Lawrence and his wife Nancy lived some distance away in Kalami in the White House and curiously Gerald doesn’t even mention her once in any of his Corfu books possibly because they were written twenty years after the event and Lawrence and Nancy were long since separated and divorced.

Nancy Durrell

The White House claims an association with younger brother Gerald but it seems he never lived there at all.  In fact it is entirely possible that he never even visited the place because Perama is over forty kilometres away and eighty years ago there were no asphalt roads or cars or even public transport that would have made an afternoon visit comfortably possible.

White House Kalami

Gerald it seems was prone to extreme exaggeration and although his books are entertaining they miss the truth by a mile.  Actually I tired of them.  I enjoyed the first but the second was written when Gerald was in his fifties and had clearly lost touch with his childhood and with reality and I gave it up half way through.  He said himself that he didn’t enjoy writing them and only did so to make money to finance his naturalist expeditions and this I am afraid is blindingly obvious.

Gerald never mentions either that is mother Louisa was hopelessly addicted to the gin bottle.

I much preferred the work of Lawrence with his sublime descriptions of life in Corfu (and equally curiously he doesn’t ever mention the other members of his family who lived here at the same time), a diary of vivid memories that for me at least bring the place to life.  How wonderful it must have been to live in this place all that time ago and experience a life of bohemian indulgence.
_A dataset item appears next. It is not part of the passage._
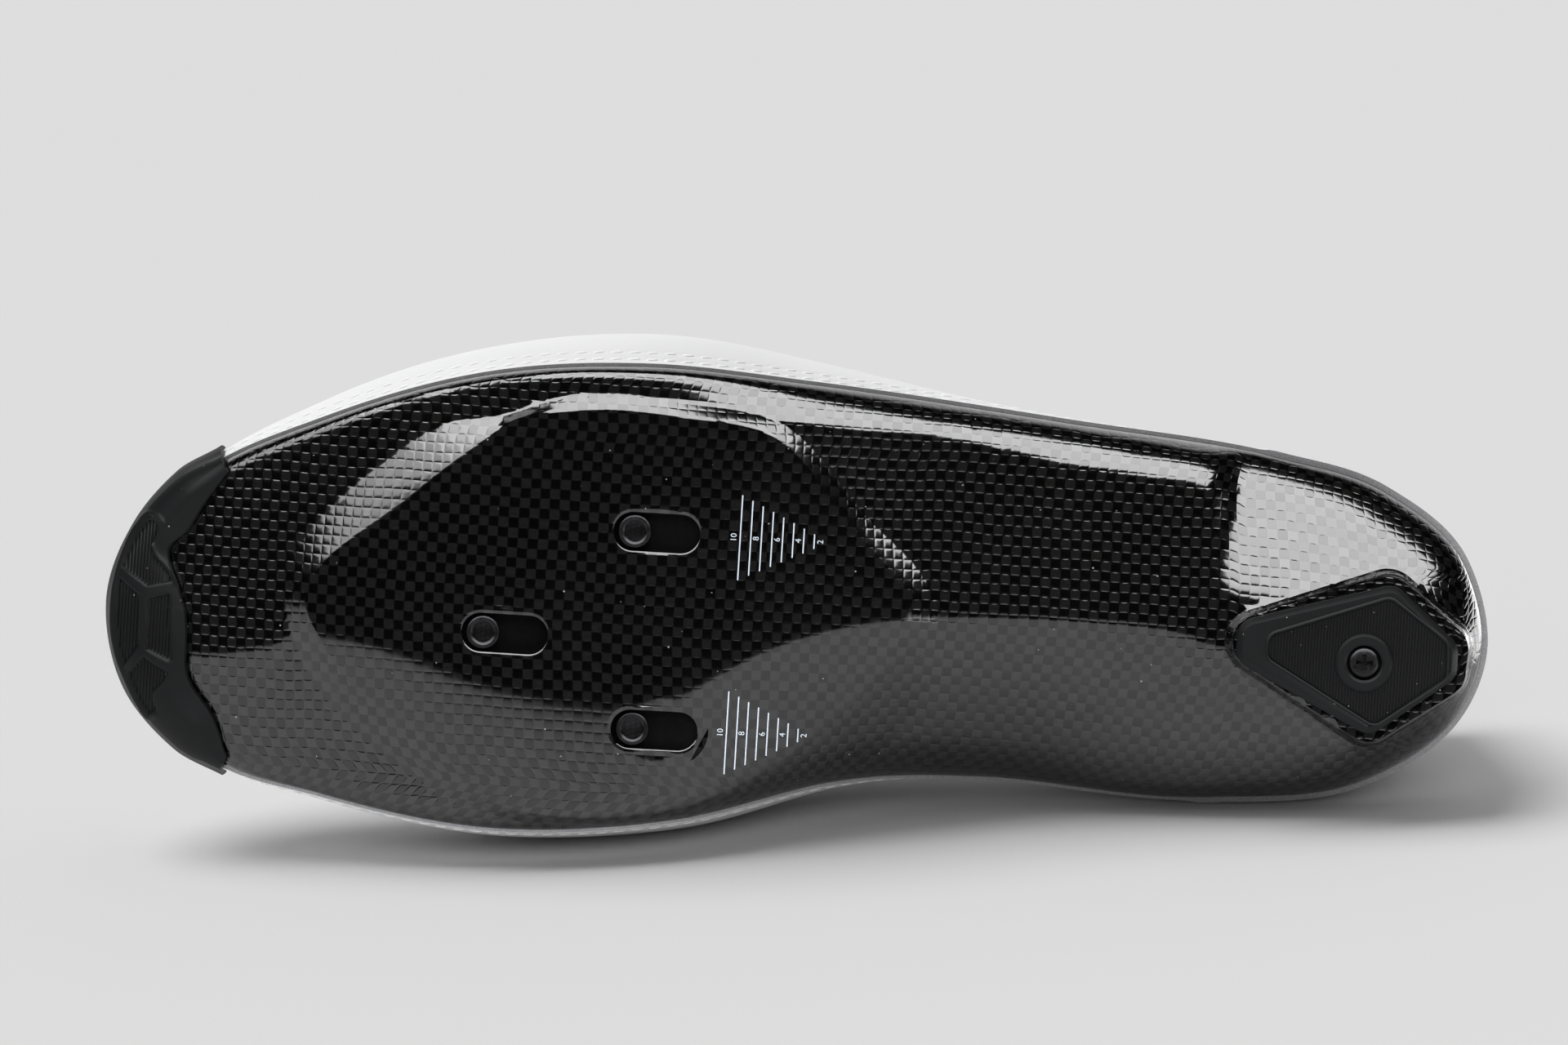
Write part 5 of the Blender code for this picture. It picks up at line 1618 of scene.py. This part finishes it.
# %% Base surface of the bumper
BUMPER_ENDS = ((0.914, 0.225), (0.906, -0.435))
BUMPER_TUCK = (0.0025, 0.0050, 0.0070, 0.0065, 0.0120, 0.0142, 0.0142, 0.0125, 0.0100, 0.0080, 0.0025)
BUMPER_CLIMB = 0.100
BUMPER_THICKNESS = 0.0027
BUMPER_END_SHARE = 0.45
BUMPER_COLUMNS = 260
ends_s = rim_place(np.array([(x * LENGTH, y * BALL_WIDTH) for x, y in BUMPER_ENDS]))[1]
bumper_s = np.linspace(round(ends_s[0] * 176) / 176, round(ends_s[1] * 176) / 176, BUMPER_COLUMNS)
along = np.linspace(0, 1, BUMPER_COLUMNS)
tuck = through(np.linspace(0, 1, len(BUMPER_TUCK)), np.array(BUMPER_TUCK), along)
out = at_height(rim_outward(bumper_s), 0.0)


def sole_skin(inset):
    """Points on the underside set in from the rim, and the way out of the sole there."""
    step = 0.4 * MM
    plan = around("rim", bumper_s) - out[:, :2] * np.reshape(inset, (-1, 1))
    slope_x = (underside(plan + (step, 0)) - underside(plan - (step, 0))) / (2 * step)
    slope_y = (underside(plan + (0, step)) - underside(plan - (0, step))) / (2 * step)
    normal = np.column_stack([slope_x, slope_y, -np.ones(len(plan))])
    return at_height(plan, underside(plan)), normal / np.linalg.norm(normal, axis=1, keepdims=True)


PROFILE_KNOTS = (1.00, 0.96, 0.90, 0.80, 0.70, 0.60, 0.50, 0.40, 0.32, 0.25, 0.19, 0.14, 0.09, 0.05)
corner = (out + DOWN) / math.sqrt(2)
edge_point = at_height(around("rim", bumper_s), rim_height(bumper_s) - RIM_LIP)
rim_point = at_height(around("rim", bumper_s), rim_height(bumper_s))
profile = [sole_skin(tuck * share) for share in PROFILE_KNOTS]
thick = [min(1.0, 0.35 + 1.4 * (1 - share)) for share in PROFILE_KNOTS]
profile += [(edge_point, corner), (rim_point, out)]
thick += [1.0, 1.0]
for share, amount in ((0.25, 1.0), (0.5, 0.97), (0.75, 0.88), (0.9, 0.65), (1.0, 0.30)):
    climb = np.full(BUMPER_COLUMNS, BUMPER_CLIMB * share)
    profile.append((last(bumper_s, climb), last_normal(bumper_s, climb)))
    thick.append(amount)
from_end = ease(np.minimum(along, 1 - along) * 8)
end_taper = (BUMPER_END_SHARE + (1 - BUMPER_END_SHARE) * from_end)[:, None]
skin = np.stack([point + normal * FIT for point, normal in profile])
face_out = np.stack([
    point + normal * (FIT + BUMPER_THICKNESS * amount * end_taper)
    for (point, normal), amount in zip(profile, thick)
])
knots = np.concatenate([[0.0], np.cumsum(np.linalg.norm(np.diff(face_out.mean(1), axis=0), axis=1))])
BUMPER_ROWS = 76
face_out = through(knots, face_out, np.linspace(0, knots[-1], BUMPER_ROWS))
print("bumper outer face %.0f mm round" % (knots[-1] / MM))

# %% Fields, bars and lips of the bumper
# Corners of the four ribbed fields, in millimetres of the shoe's plan
FIELDS = (
    ((277.1, 8.0), (275.6, 8.0), (274.8, 6.9), (275.0, 5.3), (275.9, 2.9), (275.0, 0.8),
     (272.4, -2.0), (271.2, -4.2), (276.3, -5.6), (281.8, -2.2), (281.4, -0.2), (279.7, 4.0)),
    ((282.4, -4.5), (278.1, -7.4), (277.4, -17.8), (280.4, -22.4), (281.6, -19.1), (282.5, -13.6),
     (282.8, -8.5)),
    ((275.9, -8.1), (271.5, -6.8), (270.4, -20.8), (275.5, -18.7)),
    ((276.3, -20.3), (270.9, -23.1), (271.8, -25.2), (274.0, -27.2), (273.9, -29.4),
     (272.9, -31.1), (274.7, -32.2), (276.8, -29.6), (279.0, -25.2), (279.1, -23.9)),
)
# Raised lips, as lines in the same plan
LIPS = (
    ((273.4, 6.0), (273.7, 7.6), (275.1, 9.0), (276.8, 9.4), (279.2, 6.8), (281.9, 0.6), (283.2, -5.0),
     (283.6, -11.1), (283.4, -14.9), (282.1, -20.4), (279.8, -25.4), (276.9, -30.4), (274.8, -33.0),
     (273.0, -32.2)),
    ((275.8, 2.9), (274.9, 1.0), (272.7, -1.0), (271.1, -2.8), (270.3, -4.6)),
)
FIELD_DEPTH = 0.55 * MM
LIP_RISE = 0.35 * MM
flat_rows = face_out.reshape(-1, 3)
plan_of_rows = flat_rows[:, :2]
row_normal = np.cross(np.gradient(face_out, axis=1), np.gradient(face_out, axis=0))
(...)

Sadly the truth turns out to be that Lawrence was a misogynist, a bully and an abuser and the idyllic life he describes may only have been spasmodic or one sided.  Henry Miller refers at one point to ‘black eyes for breakfast’.  I find it a shame that a man who could write such elegant prose should also have such a darker, unpleasant side.

As for Henry Miller – I found the ‘Colossus of Maroussi’ rather self-indulgent and heavy going but whilst I have abandoned Gerald Durrell I will return to Miller.

Kalami Bay Corfu White House

I have one last comparison to make.  For ten years I have been in the habit of visiting the Cyclades Islands, specks of volcanic rock in the space between mainland Greece and Turkey and have gleefully declared them my favourites but now that I have been reunited with the Ionian Islands I have to reassess this opinion.  In ‘Prospero’s Cell’ Lawrence Durrell describes the sighting of a Cretan boat in the bay of Kalami and this seems to me to sum up perfectly the difference:

The whole Aegean was written in her lines…. She had strayed out of the world of dazzling white windmills and grey, uncultured rock; out of the bareness and dazzle of the Aegean into our seventeenth-century Venetian richness. She had strayed from the world of Platonic forms into the world of decoration.”

No words of mine could improve on that wonderful comparison of the harsh, barren Cyclades and the soft, abundant Ionian.   So which do I prefer – impossible now to say, perhaps it may even be neither but the Dodecanese instead which is where I am bound for next.

Island Hopping, Back Packing, Greek Islands, Paros


32 responses to “The Durrells in Corfu

  1. I must return to Miller… and look up Prospero’s Cell. Like you, I tired of G Durrell pretty quickly.


  2. How odd, I was just looking up The Durrells on the ‘net’ when a notification of this post dropped into my emails – psychic or what?


  3. I read Durrell’s widow in the paper at the weekend saying he left out Laurence’s wife and had Laurence move in with the family for his books to make it a more coherent story – artistic licence is how she described it. The TV does seem to be well done and encourages me to go back to Corfu after a 25 year absence; I imagine the Corfu tourist board are hoping for the same in the same way Captain Corelli impacted Kefalonia


  4. When do you set off Andrew? I shall look forward to your adventures there. Car rental in the works?


  5. What? No mention of Mary Stewart’s ‘This Rough Magic’ in your Corfu literary list?


  6. This looks like an idyllic sort of place. I really like the smaller less visited locations. We’re headed out for a jaunt in the SW to visit some of the old Pueblo sites in the southwest. (Arizona and New Mexico) I’ll likely be going missing since we may be out of range of internet for a couple of weeks.


  7. Thanks for reminding me, Andrew. Gerald Durrell’s The Overloaded Ark and The Bafut Beagles were the first ‘adult’ books I ever read, crazy as I then was about animals.

    Liked by 1 person

  8. We had to read My Family at school, think I enjoyed it from what I remember. We visited Corfu two years ago and stayed at Kaiser’s Bridge. Beautiful island, particularly enjoyed the walk to Sissy’s Palace…


  9. Crap programme but lovely island. Would like to stay at that White House one day.


  10. I think it was the Durrells who were in the Daily Mail recently, and they certainly didn’t seem to have a very normal life, to put it mildly. Corfu looks a very beautiful place though.


  11. Lead on! The Dodecanese are good enough for me 🙂

    Liked by 1 person

  12. What a coincidence – Two hours ago I finishedreading “Fillets of Plaice”. In this Geral really give Larry a serve.


  13. Pingback: The Durrells of Corfu | Have Bag, Will Travel

  14. I’ve enjoyed revisiting Corfu, thank you!